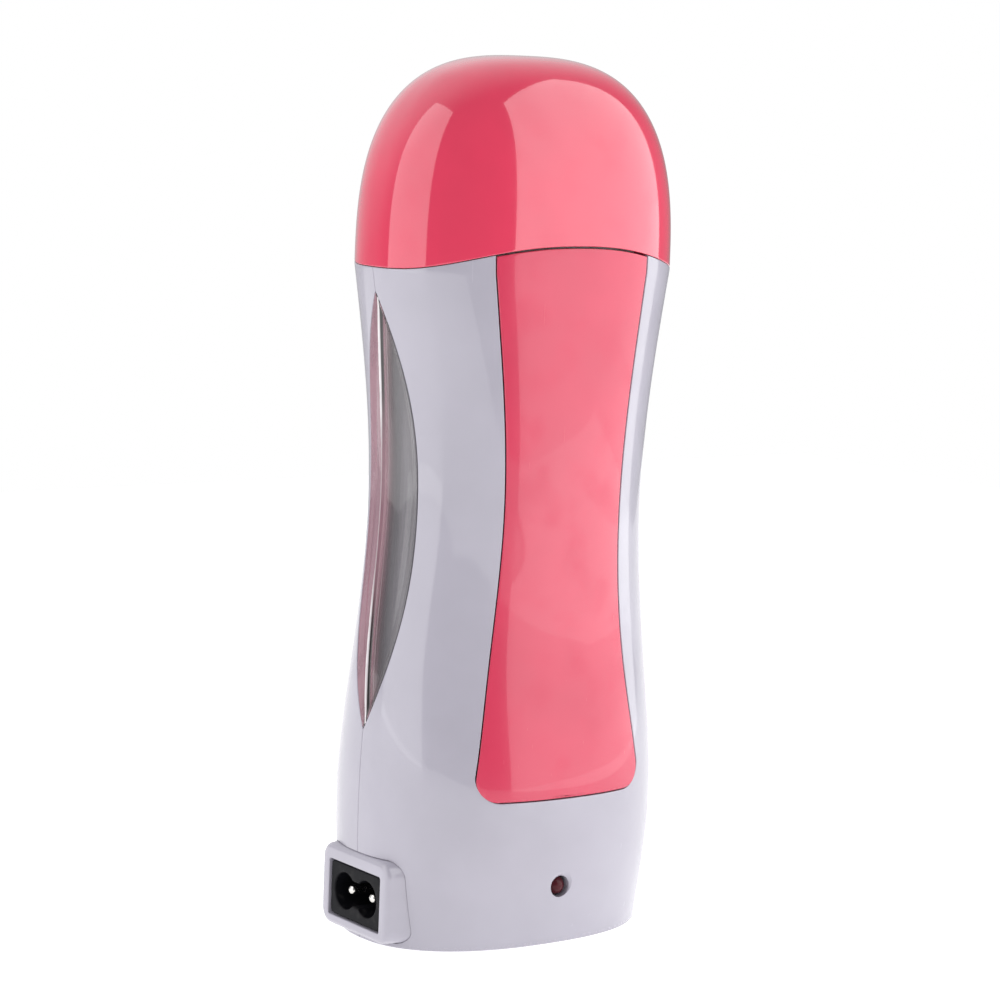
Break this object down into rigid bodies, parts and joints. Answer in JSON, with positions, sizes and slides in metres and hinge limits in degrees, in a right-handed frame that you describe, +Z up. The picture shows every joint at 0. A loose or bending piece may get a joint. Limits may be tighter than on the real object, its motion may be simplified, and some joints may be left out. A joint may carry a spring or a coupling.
{
  "type": "roll-on wax heater",
  "caption": "Hand-held roll-on wax cartridge heater with an hourglass body, side windows, a mains inlet and a lift-off dome cap.",
  "frame": {"origin": "centre of the flat base that the heater stands on", "axes": "+Z up the body to the crown of the cap, -Y the front with the grip panel and the pilot lamp, -X the side with the mains inlet"},
  "size_m": [0.077, 0.058, 0.2],
  "materials": {
    "body_white": "glossy moulded ABS, white with a faint lavender cast",
    "panel_pink": "glossy moulded ABS, coral pink",
    "cap_pink": "high-gloss moulded ABS, coral pink",
    "window_smoke": "clear smoky polycarbonate",
    "inner_white": "satin moulded plastic",
    "well_aluminium": "drawn aluminium, faint vertical draw lines",
    "shield_board": "mica board",
    "heater_film": "amber insulating film",
    "inner_black": "matt phenolic",
    "bright_metal": "nickel plated",
    "board_green": "solder resist",
    "lamp_red": "clear dark red epoxy",
    "resistor_tan": "lacquered",
    "socket_black": "black moulded nylon, semi-gloss",
    "wire_brown": "silicone sleeve",
    "wire_red": "silicone sleeve",
    "wire_blue": "silicone sleeve"
  },
  "bodies": {
    "heater": {"front_shell": "body_white", "rear_shell": "body_white", "grip_panel": "panel_pink", "left_window": "window_smoke", "right_window": "window_smoke", "neck_ring": "inner_white", "cartridge_well": "well_aluminium", "heat_shield": "shield_board", "front_heater": "heater_film", "rear_heater": "heater_film", "thermostat": "inner_black", "thermal_fuse": "bright_metal", "circuit_board": "board_green", "pilot_lamp": "lamp_red", "lamp_resistor": "resistor_tan", "lamp_diode": "inner_black", "inlet_collar": "body_white", "inlet_socket": "socket_black", "front_inlet_pin": "bright_metal", "rear_inlet_pin": "bright_metal", "case_screw_1": "bright_metal", "case_screw_2": "bright_metal", "case_screw_3": "bright_metal", "case_screw_4": "bright_metal", "live_wire": "wire_brown", "heater_wire": "wire_red", "neutral_wire": "wire_blue", "fuse_wire": "wire_blue"},
    "lid": {"cap": "cap_pink"}
  },
  "joints": [
    {"name": "cap_lift", "type": "slide", "parent": "heater", "child": "lid", "axis": [0, 0, 1], "range_m": [0, 0.07]}
  ]
}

Aim
Reproduce the material precisely, including every line.

Response
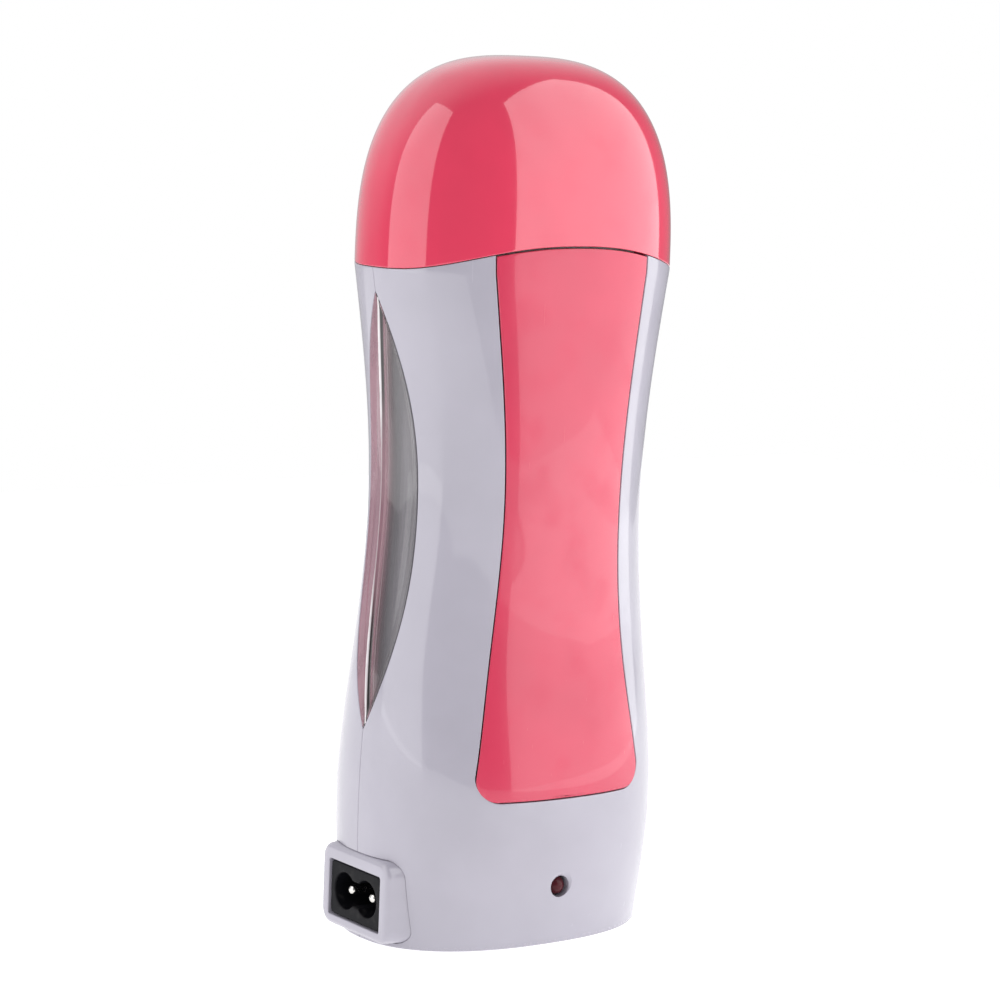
Break this object down into rigid bodies, parts and joints. Answer in JSON, with positions, sizes and slides in metres and hinge limits in degrees, in a right-handed frame that you describe, +Z up. The picture shows every joint at 0. A loose or bending piece may get a joint. Limits may be tighter than on the real object, its motion may be simplified, and some joints may be left out. A joint may carry a spring or a coupling.
{
  "type": "roll-on wax heater",
  "caption": "Hand-held roll-on wax cartridge heater with an hourglass body, side windows, a mains inlet and a lift-off dome cap.",
  "frame": {"origin": "centre of the flat base that the heater stands on", "axes": "+Z up the body to the crown of the cap, -Y the front with the grip panel and the pilot lamp, -X the side with the mains inlet"},
  "size_m": [0.077, 0.058, 0.2],
  "materials": {
    "body_white": "glossy moulded ABS, white with a faint lavender cast",
    "panel_pink": "glossy moulded ABS, coral pink",
    "cap_pink": "high-gloss moulded ABS, coral pink",
    "window_smoke": "clear smoky polycarbonate",
    "inner_white": "satin moulded plastic",
    "well_aluminium": "drawn aluminium, faint vertical draw lines",
    "shield_board": "mica board",
    "heater_film": "amber insulating film",
    "inner_black": "matt phenolic",
    "bright_metal": "nickel plated",
    "board_green": "solder resist",
    "lamp_red": "clear dark red epoxy",
    "resistor_tan": "lacquered",
    "socket_black": "black moulded nylon, semi-gloss",
    "wire_brown": "silicone sleeve",
    "wire_red": "silicone sleeve",
    "wire_blue": "silicone sleeve"
  },
  "bodies": {
    "heater": {"front_shell": "body_white", "rear_shell": "body_white", "grip_panel": "panel_pink", "left_window": "window_smoke", "right_window": "window_smoke", "neck_ring": "inner_white", "cartridge_well": "well_aluminium", "heat_shield": "shield_board", "front_heater": "heater_film", "rear_heater": "heater_film", "thermostat": "inner_black", "thermal_fuse": "bright_metal", "circuit_board": "board_green", "pilot_lamp": "lamp_red", "lamp_resistor": "resistor_tan", "lamp_diode": "inner_black", "inlet_collar": "body_white", "inlet_socket": "socket_black", "front_inlet_pin": "bright_metal", "rear_inlet_pin": "bright_metal", "case_screw_1": "bright_metal", "case_screw_2": "bright_metal", "case_screw_3": "bright_metal", "case_screw_4": "bright_metal", "live_wire": "wire_brown", "heater_wire": "wire_red", "neutral_wire": "wire_blue", "fuse_wire": "wire_blue"},
    "lid": {"cap": "cap_pink"}
  },
  "joints": [
    {"name": "cap_lift", "type": "slide", "parent": "heater", "child": "lid", "axis": [0, 0, 1], "range_m": [0, 0.07]}
  ]
}